-- Required task --
Starting at the line that contains "frames = edge_frames()", reproduce each line exactly up to and including the line that contains "obj.data.transform(world)". Reproduce nothing else.

***

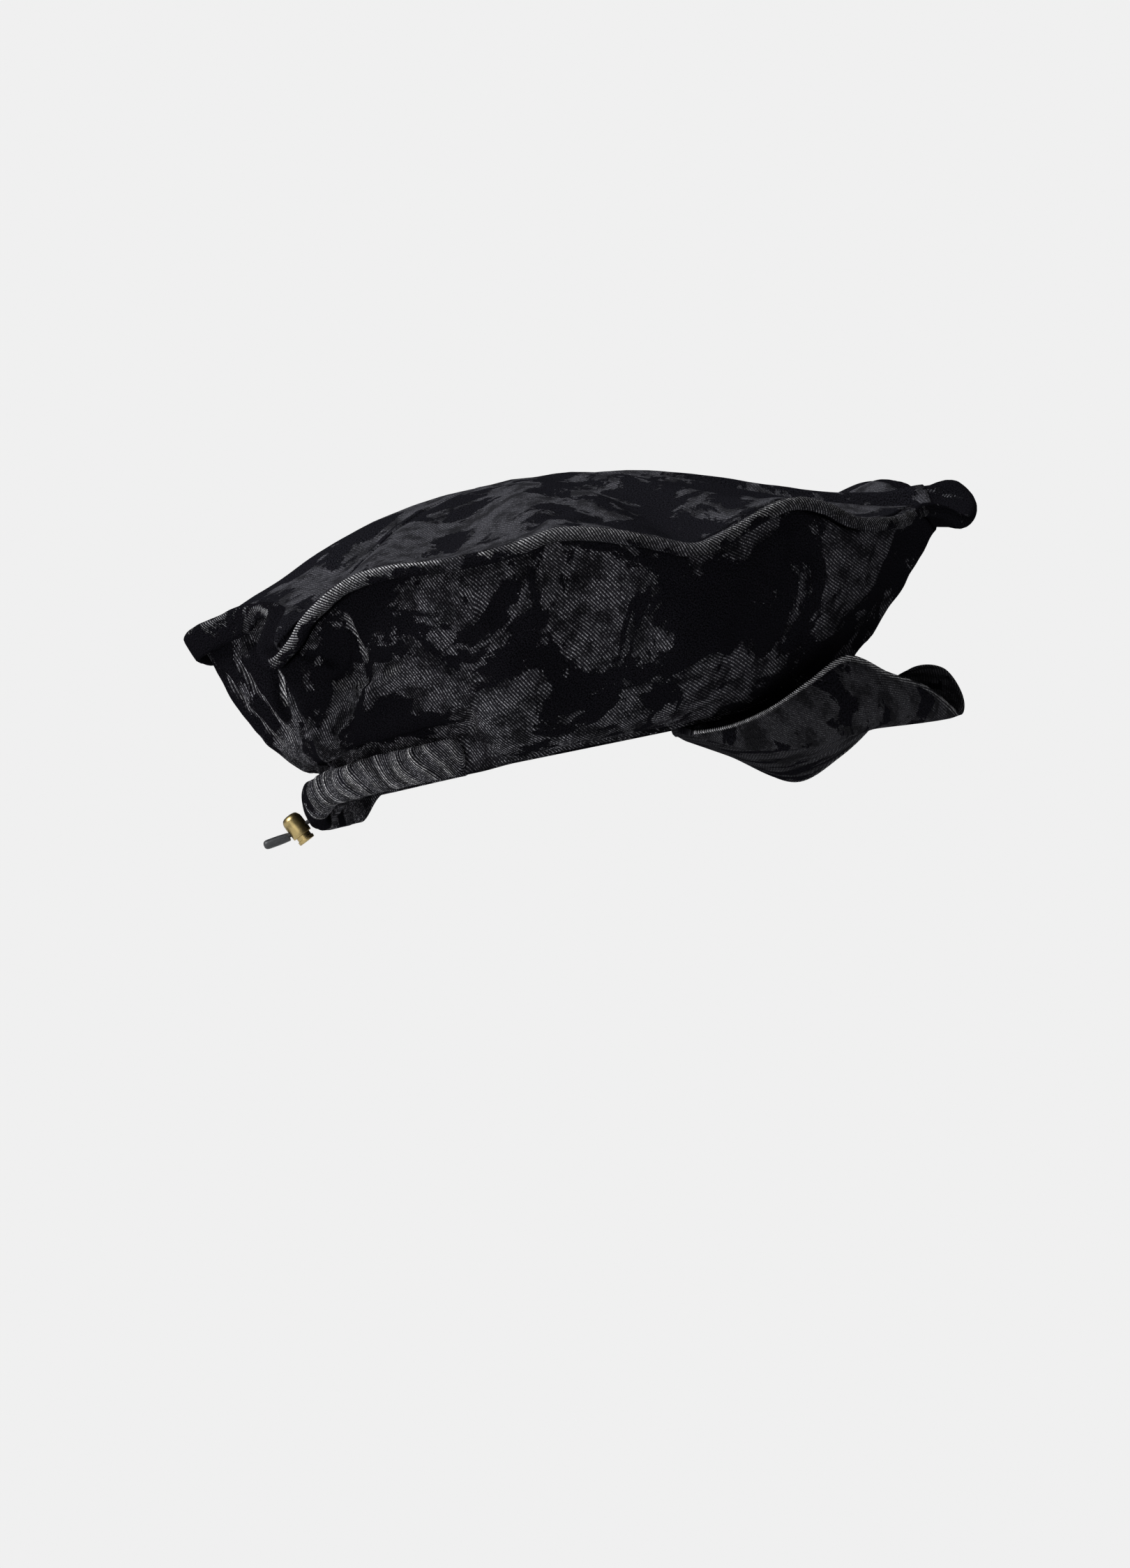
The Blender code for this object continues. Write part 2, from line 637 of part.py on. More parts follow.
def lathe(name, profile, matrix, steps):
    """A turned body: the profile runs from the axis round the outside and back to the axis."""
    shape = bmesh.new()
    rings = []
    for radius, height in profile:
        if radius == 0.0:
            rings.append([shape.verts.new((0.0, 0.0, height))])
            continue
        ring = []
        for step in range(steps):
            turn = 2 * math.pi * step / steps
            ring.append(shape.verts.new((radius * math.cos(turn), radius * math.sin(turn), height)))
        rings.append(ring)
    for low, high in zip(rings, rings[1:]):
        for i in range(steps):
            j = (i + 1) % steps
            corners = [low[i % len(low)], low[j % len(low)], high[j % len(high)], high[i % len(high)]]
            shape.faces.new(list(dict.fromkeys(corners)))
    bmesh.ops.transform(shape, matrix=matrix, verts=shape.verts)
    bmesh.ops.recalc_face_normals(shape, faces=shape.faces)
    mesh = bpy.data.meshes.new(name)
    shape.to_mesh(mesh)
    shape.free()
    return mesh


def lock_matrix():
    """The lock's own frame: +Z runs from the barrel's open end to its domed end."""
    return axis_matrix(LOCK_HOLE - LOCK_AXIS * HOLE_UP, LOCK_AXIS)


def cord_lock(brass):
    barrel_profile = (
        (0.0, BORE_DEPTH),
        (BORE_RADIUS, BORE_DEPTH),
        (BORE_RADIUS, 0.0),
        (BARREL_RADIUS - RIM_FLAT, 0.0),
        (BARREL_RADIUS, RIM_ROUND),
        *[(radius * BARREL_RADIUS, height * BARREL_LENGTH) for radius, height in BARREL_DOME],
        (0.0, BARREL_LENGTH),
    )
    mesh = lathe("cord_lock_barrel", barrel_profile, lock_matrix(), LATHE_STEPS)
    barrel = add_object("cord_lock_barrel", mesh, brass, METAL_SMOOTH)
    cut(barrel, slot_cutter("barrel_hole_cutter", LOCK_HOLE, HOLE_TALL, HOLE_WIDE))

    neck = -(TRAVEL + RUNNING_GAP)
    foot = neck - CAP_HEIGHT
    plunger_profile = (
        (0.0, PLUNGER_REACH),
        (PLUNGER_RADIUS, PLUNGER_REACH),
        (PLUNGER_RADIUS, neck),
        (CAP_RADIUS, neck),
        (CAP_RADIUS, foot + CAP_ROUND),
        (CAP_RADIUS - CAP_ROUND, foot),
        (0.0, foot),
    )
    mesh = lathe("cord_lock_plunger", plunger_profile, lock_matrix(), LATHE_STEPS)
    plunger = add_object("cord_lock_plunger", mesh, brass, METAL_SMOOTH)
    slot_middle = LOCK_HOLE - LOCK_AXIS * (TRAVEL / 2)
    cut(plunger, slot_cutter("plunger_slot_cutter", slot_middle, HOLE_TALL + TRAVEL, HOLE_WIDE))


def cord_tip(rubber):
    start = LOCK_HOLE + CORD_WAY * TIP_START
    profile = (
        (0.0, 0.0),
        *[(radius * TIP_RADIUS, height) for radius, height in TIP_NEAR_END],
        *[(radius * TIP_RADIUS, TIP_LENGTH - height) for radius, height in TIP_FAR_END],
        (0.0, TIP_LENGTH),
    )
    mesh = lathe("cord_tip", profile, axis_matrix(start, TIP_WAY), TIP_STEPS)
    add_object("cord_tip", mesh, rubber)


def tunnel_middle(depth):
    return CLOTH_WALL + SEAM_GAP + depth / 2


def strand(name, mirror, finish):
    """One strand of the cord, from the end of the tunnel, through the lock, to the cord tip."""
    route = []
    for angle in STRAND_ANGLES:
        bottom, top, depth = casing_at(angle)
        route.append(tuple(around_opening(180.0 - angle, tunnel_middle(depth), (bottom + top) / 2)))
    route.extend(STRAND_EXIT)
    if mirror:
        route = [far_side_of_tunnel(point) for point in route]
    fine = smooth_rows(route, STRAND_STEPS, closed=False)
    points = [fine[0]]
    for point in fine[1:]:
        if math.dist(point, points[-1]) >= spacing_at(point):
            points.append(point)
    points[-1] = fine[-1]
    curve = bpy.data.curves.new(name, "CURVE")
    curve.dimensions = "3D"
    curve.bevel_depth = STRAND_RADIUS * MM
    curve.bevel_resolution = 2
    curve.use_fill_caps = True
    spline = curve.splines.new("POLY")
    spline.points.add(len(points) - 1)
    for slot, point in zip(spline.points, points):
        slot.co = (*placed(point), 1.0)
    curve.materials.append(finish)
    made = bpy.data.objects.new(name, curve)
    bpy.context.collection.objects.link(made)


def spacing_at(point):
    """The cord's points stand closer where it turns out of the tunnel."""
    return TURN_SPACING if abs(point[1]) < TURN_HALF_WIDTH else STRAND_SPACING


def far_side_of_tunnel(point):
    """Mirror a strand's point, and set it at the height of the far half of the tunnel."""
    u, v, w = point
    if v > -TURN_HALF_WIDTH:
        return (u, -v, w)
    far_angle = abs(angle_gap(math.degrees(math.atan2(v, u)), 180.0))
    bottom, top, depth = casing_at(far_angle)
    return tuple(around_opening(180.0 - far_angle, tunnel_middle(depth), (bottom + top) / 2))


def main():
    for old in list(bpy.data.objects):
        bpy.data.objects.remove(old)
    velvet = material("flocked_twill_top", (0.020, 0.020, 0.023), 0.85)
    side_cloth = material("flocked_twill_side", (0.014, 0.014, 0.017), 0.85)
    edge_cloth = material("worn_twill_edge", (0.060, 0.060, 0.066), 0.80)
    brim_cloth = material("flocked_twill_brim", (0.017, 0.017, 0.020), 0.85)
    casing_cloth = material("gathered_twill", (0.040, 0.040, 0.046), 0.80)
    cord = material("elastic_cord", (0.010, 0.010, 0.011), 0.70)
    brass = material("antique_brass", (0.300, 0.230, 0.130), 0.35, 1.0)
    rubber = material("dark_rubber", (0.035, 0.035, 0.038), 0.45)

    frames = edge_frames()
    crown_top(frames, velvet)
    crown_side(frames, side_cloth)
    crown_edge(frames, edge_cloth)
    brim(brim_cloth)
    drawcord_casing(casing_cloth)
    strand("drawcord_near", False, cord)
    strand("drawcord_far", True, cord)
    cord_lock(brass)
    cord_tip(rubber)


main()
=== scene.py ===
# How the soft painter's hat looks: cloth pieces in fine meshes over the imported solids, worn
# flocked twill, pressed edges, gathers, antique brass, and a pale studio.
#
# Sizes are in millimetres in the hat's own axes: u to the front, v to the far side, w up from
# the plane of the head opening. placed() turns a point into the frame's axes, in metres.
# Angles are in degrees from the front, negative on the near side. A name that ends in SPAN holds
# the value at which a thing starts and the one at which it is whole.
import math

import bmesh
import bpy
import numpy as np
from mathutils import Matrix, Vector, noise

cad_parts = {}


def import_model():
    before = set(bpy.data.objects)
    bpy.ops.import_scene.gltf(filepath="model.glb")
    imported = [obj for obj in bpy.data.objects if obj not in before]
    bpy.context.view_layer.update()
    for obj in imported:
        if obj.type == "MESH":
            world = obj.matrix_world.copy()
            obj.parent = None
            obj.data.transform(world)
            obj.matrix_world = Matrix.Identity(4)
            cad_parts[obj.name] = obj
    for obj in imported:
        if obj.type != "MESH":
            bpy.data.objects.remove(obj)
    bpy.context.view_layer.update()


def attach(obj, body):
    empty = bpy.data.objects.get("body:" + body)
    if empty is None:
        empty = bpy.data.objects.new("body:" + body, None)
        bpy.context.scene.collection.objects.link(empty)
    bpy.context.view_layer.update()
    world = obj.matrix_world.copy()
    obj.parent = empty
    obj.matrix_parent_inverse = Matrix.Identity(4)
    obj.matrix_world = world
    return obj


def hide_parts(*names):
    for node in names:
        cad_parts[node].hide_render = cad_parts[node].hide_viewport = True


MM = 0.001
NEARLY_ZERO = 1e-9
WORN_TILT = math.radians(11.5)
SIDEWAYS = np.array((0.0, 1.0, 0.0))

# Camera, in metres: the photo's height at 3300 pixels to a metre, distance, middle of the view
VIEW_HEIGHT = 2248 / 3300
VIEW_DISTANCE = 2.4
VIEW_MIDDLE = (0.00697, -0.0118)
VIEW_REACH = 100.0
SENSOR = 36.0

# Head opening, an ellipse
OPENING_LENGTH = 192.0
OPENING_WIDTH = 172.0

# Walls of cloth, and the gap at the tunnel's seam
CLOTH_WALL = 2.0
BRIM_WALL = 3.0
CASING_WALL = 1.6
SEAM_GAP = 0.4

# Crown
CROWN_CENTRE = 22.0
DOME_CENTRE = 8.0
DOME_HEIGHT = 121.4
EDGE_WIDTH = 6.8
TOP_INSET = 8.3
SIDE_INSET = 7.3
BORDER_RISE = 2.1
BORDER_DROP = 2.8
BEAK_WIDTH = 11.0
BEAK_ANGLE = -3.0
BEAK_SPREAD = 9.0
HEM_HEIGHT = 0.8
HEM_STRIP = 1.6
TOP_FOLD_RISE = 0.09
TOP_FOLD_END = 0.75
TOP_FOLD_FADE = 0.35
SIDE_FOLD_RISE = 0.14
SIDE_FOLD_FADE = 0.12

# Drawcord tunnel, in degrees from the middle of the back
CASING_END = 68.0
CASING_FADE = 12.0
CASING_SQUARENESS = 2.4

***

-- Response to this task --
    frames = edge_frames()
    crown_top(frames, velvet)
    crown_side(frames, side_cloth)
    crown_edge(frames, edge_cloth)
    brim(brim_cloth)
    drawcord_casing(casing_cloth)
    strand("drawcord_near", False, cord)
    strand("drawcord_far", True, cord)
    cord_lock(brass)
    cord_tip(rubber)


main()
=== scene.py ===
# How the soft painter's hat looks: cloth pieces in fine meshes over the imported solids, worn
# flocked twill, pressed edges, gathers, antique brass, and a pale studio.
#
# Sizes are in millimetres in the hat's own axes: u to the front, v to the far side, w up from
# the plane of the head opening. placed() turns a point into the frame's axes, in metres.
# Angles are in degrees from the front, negative on the near side. A name that ends in SPAN holds
# the value at which a thing starts and the one at which it is whole.
import math

import bmesh
import bpy
import numpy as np
from mathutils import Matrix, Vector, noise

cad_parts = {}


def import_model():
    before = set(bpy.data.objects)
    bpy.ops.import_scene.gltf(filepath="model.glb")
    imported = [obj for obj in bpy.data.objects if obj not in before]
    bpy.context.view_layer.update()
    for obj in imported:
        if obj.type == "MESH":
            world = obj.matrix_world.copy()
            obj.parent = None
            obj.data.transform(world)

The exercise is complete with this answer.